### Stated goal
Exactly the lines from the one with "300 of scene.py. More parts follow." to the one with "# ---------- materials", both included, are to be printed again; leave out the rest.

○ ○ ○

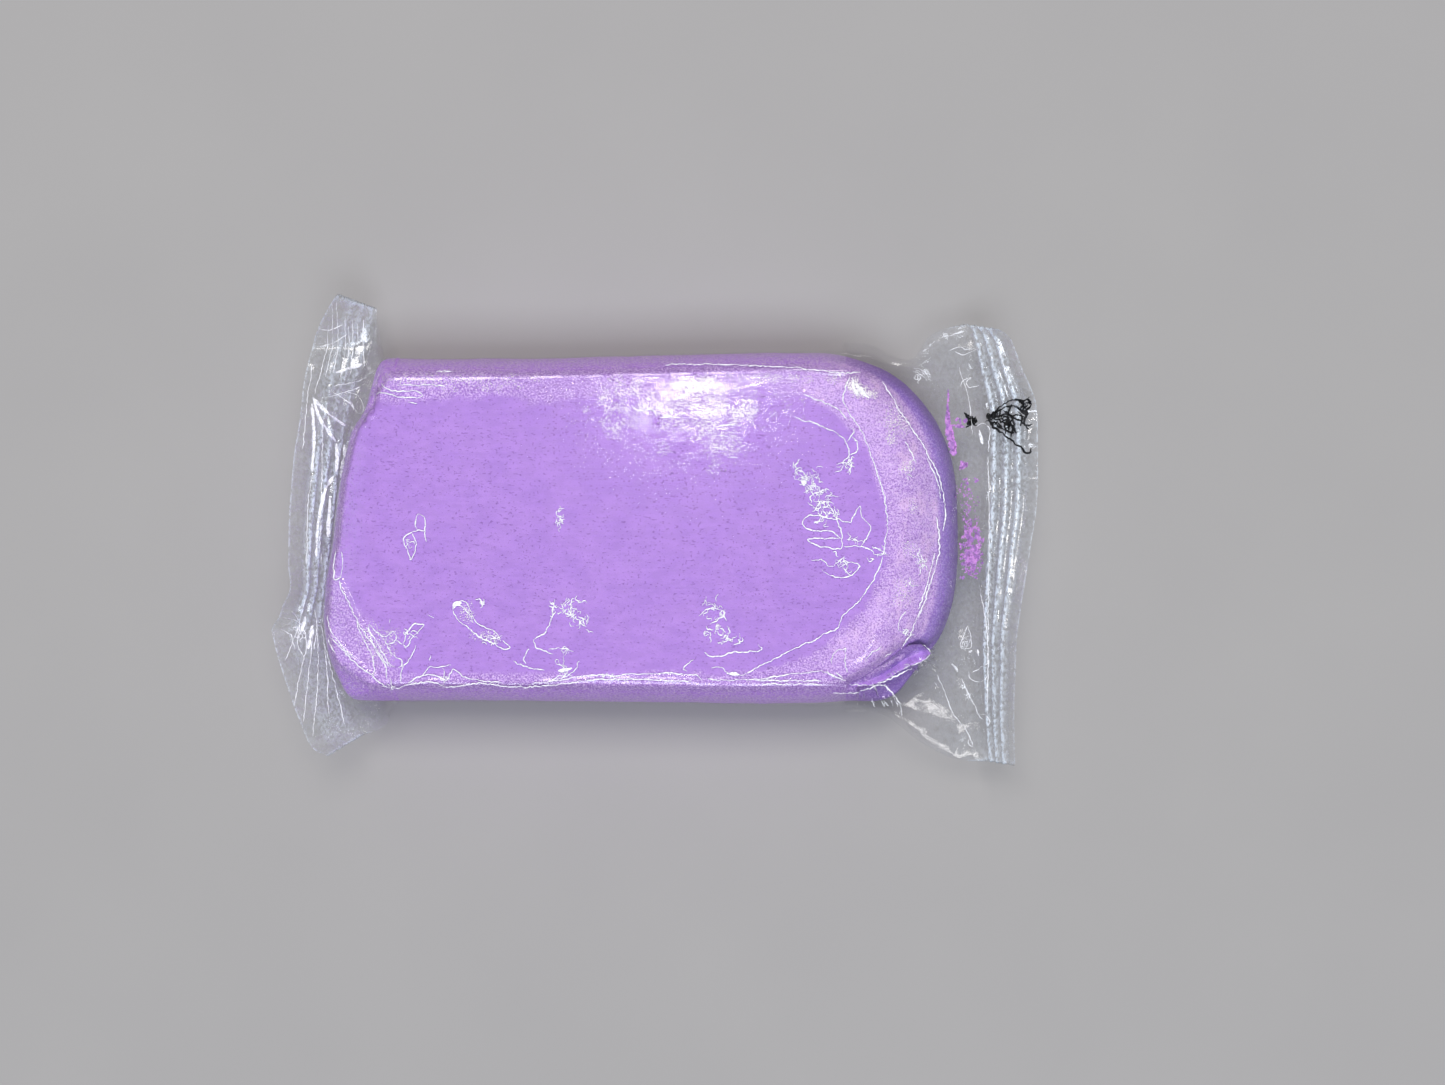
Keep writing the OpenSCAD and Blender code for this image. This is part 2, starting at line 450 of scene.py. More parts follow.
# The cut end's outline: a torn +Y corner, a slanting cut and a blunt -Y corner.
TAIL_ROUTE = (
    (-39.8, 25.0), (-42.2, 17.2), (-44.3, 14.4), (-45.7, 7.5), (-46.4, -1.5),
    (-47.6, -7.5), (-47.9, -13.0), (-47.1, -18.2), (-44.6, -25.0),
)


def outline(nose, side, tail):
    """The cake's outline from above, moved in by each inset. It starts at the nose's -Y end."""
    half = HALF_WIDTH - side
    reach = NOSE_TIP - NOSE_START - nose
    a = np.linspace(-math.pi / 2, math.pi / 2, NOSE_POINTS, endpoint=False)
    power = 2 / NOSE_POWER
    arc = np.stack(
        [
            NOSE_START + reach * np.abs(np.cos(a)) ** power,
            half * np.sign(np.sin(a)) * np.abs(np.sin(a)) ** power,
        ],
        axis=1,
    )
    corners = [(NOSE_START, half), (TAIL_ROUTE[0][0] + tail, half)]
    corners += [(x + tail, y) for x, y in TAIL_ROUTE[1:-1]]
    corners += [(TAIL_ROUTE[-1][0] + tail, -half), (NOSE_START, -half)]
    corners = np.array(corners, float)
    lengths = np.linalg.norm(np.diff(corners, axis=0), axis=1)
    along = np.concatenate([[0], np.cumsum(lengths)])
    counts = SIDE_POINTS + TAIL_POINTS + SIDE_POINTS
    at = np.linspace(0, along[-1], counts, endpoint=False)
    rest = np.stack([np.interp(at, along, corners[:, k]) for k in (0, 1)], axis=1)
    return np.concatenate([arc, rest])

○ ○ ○

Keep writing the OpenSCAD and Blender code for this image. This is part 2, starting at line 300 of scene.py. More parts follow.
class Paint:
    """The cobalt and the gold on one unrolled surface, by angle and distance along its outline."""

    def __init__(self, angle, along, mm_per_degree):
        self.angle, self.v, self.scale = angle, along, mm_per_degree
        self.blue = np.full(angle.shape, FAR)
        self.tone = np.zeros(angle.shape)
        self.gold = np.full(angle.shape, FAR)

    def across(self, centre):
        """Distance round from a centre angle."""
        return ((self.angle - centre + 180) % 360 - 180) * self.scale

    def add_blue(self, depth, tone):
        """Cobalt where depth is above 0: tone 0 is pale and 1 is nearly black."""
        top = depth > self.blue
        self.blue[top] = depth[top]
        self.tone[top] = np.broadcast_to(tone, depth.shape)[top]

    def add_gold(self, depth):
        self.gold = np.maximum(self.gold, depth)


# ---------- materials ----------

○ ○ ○

### The completed task
Keep writing the OpenSCAD and Blender code for this image. This is part 2, starting at line 300 of scene.py. More parts follow.
class Paint:
    """The cobalt and the gold on one unrolled surface, by angle and distance along its outline."""

    def __init__(self, angle, along, mm_per_degree):
        self.angle, self.v, self.scale = angle, along, mm_per_degree
        self.blue = np.full(angle.shape, FAR)
        self.tone = np.zeros(angle.shape)
        self.gold = np.full(angle.shape, FAR)

    def across(self, centre):
        """Distance round from a centre angle."""
        return ((self.angle - centre + 180) % 360 - 180) * self.scale

    def add_blue(self, depth, tone):
        """Cobalt where depth is above 0: tone 0 is pale and 1 is nearly black."""
        top = depth > self.blue
        self.blue[top] = depth[top]
        self.tone[top] = np.broadcast_to(tone, depth.shape)[top]

    def add_gold(self, depth):
        self.gold = np.maximum(self.gold, depth)


# ---------- materials ----------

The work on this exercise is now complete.